O fato mais positivo é que os indígenas logo conseguiram convencer o governo a sentar na mesa de negociações. Encabeçando a Comissão Nacional de Interme-diação (a Conai), Samuel Ruiz deixou claro, desde o início, que não apóia o recurso às armas. Mas entende as causas que leva-ram a essa situação e concorda com as jus-tas aspirações dos indígenas.
E avança uma hipótese, tendo em vista o desenrolar do processo até o momento: "Quem sabe não estamos diante de uma forma nova, pacífica e dialogante de transformação estrutural?".

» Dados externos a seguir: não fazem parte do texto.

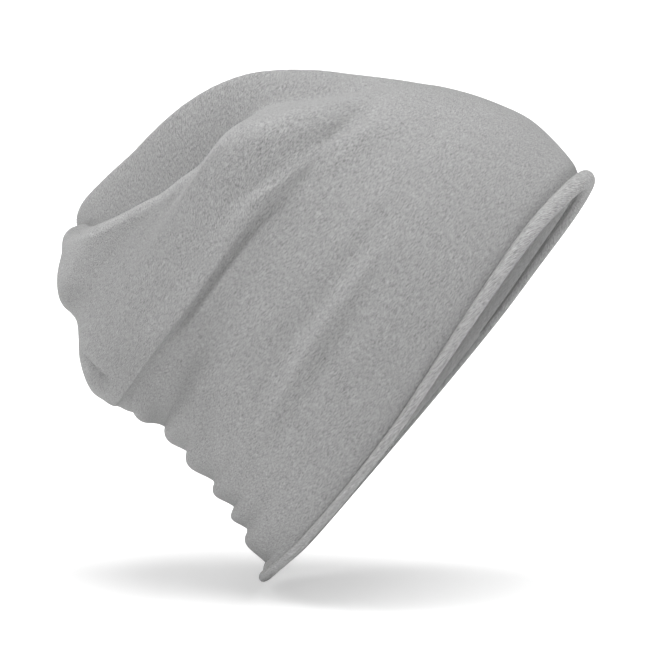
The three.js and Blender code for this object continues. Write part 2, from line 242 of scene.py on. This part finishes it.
# a fold's line as angles and heights up the wall, its height, its half width above and below, how far its
# cloth hangs over with the half widths of that, and the shares of its length over which it starts and ends
foldColumns = ("line", "height", "above", "below", "slip", "slipAbove", "slipBelow", "start", "end")
folds = {
    "lip": (((33, 65), (41, 74), (51, 82), (57, 85), (64, 87.5), (69, 90), (77, 91.5), (92, 92)),
            2.6, 3.8, 7, 0, 1, 1, 0.3, 0.35),
    "lobeEdge": (((68, 86), (76, 89.5), (91, 89.5), (107, 89), (120, 89.5), (134, 90), (146, 92), (160, 94)),
                 1, 6, 2.2, 2.2, 8, 2.6, 0.15, 0.3),
    "lobeTuck": (((66, 81), (76, 85), (91, 85.3), (107, 84.8), (120, 85), (134, 86), (146, 88), (158, 90)),
                 -2.3, 1.9, 2.8, 0, 1, 1, 0.2, 0.35),
    "lobeHollow": (((104, 81), (122, 81), (136, 82), (150, 83.5)), -3.4, 3.5, 7, 0, 1, 1, 0.45, 0.4),
    "endPinch": (((18, 160), (26, 156), (35, 151), (44, 146)), -1, 1.5, 1.5, 0, 1, 1, 0.3, 0.4),
    "longRidge": (((64, 43), (76, 43.5), (88, 42), (100, 41), (112, 38.5), (130, 38), (152, 37)),
                  1.7, 3.4, 2.8, 0, 1, 1, 0.22, 0.3),
    "longDipOver": (((70, 52), (88, 49), (100, 48.5), (113, 45.5), (126, 43)), -1, 4, 3, 0, 1, 1, 0.3, 0.3),
    "longDipUnder": (((78, 39.5), (90, 39), (101, 37.5), (115, 36.5), (128, 36.5)),
                     -1.4, 2.5, 4, 0, 1, 1, 0.3, 0.3),
    "templeRidge": (((50, 59), (62, 56), (72, 54), (86, 53)), 0.8, 4, 3, 0, 1, 1, 0.4, 0.4),
    "lowRidge": (((68, 28), (83, 29), (96, 30), (110, 29.5)), 0.7, 3, 3, 0, 1, 1, 0.4, 0.4),
    "napeGroove": (((120, 63), (130, 57.5), (140, 51.5), (154, 44)), -1.6, 3, 3, 0, 1, 1, 0.35, 0.3),
    "napeRidge": (((128, 65), (138, 59), (150, 53)), 0.8, 3, 3, 0, 1, 1, 0.4, 0.4),
    "cornerCrease": (((134, 117), (131, 110), (130, 103), (131, 95)), -1.7, 1.3, 1.5, 0, 1, 1, 0.3, 0.2),
    "cornerRidge": (((136, 110), (135, 102), (135, 91)), 1.2, 3.5, 3.5, 0, 1, 1, 0.4, 0.4),
    "farLobeEdge": (((200, 92), (222, 90.5), (245, 90), (268, 88), (290, 85)), 2, 14, 4, 2, 9, 5, 0.4, 0.4),
    "farLobeTuck": (((200, 85), (222, 83), (245, 82), (268, 80.5), (292, 79)),
                    -3.5, 5, 10, 0, 1, 1, 0.4, 0.4),
    "farSideRidge": (((226, 38), (262, 43), (292, 47)), 1.8, 6, 6, 0, 1, 1, 0.45, 0.45),
}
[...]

RESPOSTA DA SOCIEDADE - Samuel Ruiz se diz esperançoso, mesmo levando em conta os "riscos e perigos" que ameaçam o processo. "Há uma possibilidade muito concreta, já materializada, de que o indígena se torne gestor e protagonista do seu próprio destino. E que, também, dê sua contribuição para a construção de um México novo."
Uma das coisas que ele considera um sinal de esperança é a resposta de pessoas de todo o México ao apelo para que se fizessem presentes na região do conflito, lá onde o exército ameaçava as comunidades indígenas. "Há quase cinqüenta lugares onde gente da sociedade civil está presente, não apenas para ficar perto dos indígenas, mas também para compartilhar a vida deles."
Compareceram e estão vivendo nos lugares mais inóspitos e distantes, ficam ali por uma ou mais semanas, vão embora, vêm outros. E, quando retornam, levam consigo a consciência de que "é preciso estar perto do indígena". E também a convicção de que "receberam mais do que puderam dar".